2012年7月31日火曜日

抗がん剤再活性化が可能となる発見から新薬

効果が薄くなったり、効かなくなった抗がん剤や抗生物質などの再活性化が可能となる発見がなされた。

土中の微生物が生成する抗生物質「ストレプトスリシン」のメカニズムを解明したことで、この仕組みを応用し、抗生物質の効能を保持しつつ人体などへの毒性を緩和するアミノ酸化合物(ペプチド)の合成に成功したのだ。

現在、約2万種類の抗生物質や抗がん剤、免疫抑制剤が生産されているが、実用化されているものはわずか1%。残りの99%は毒性が強いなどの理由で、実用化されていない。
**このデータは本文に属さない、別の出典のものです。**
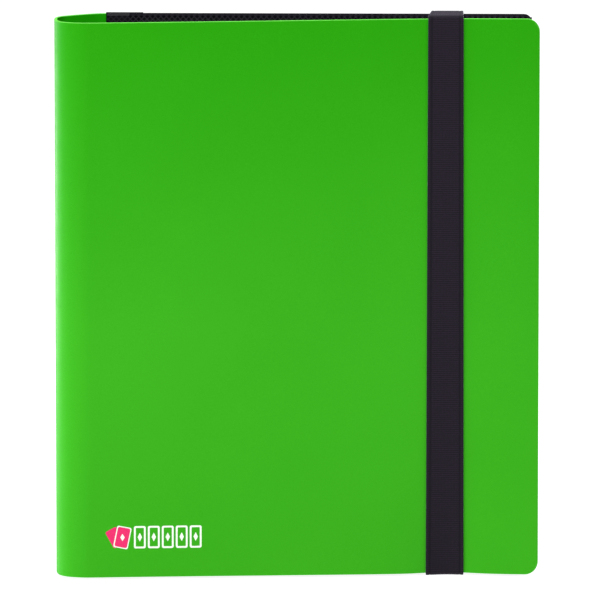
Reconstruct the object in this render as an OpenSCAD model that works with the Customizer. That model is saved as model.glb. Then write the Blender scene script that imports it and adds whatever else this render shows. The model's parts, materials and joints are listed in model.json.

合成に成功したペプチドは、「病原菌に付着し易く、細胞膜を透過し易い」という特徴がある。この性質を利用して、効かなくなった抗がん剤に酵素を用いてペプチドを付加することで、再活性化を図ることも可能となるのだ。

さらに、今回発見されたペプチドを既存の抗生物質に付加することで、 新薬の発見につながり、抗がん剤の新薬開発にも貢献する見込み。

解明したのは、福井県立大の研究チーム。研究論文は、科学誌「Nature Chemical Biology」に掲載された。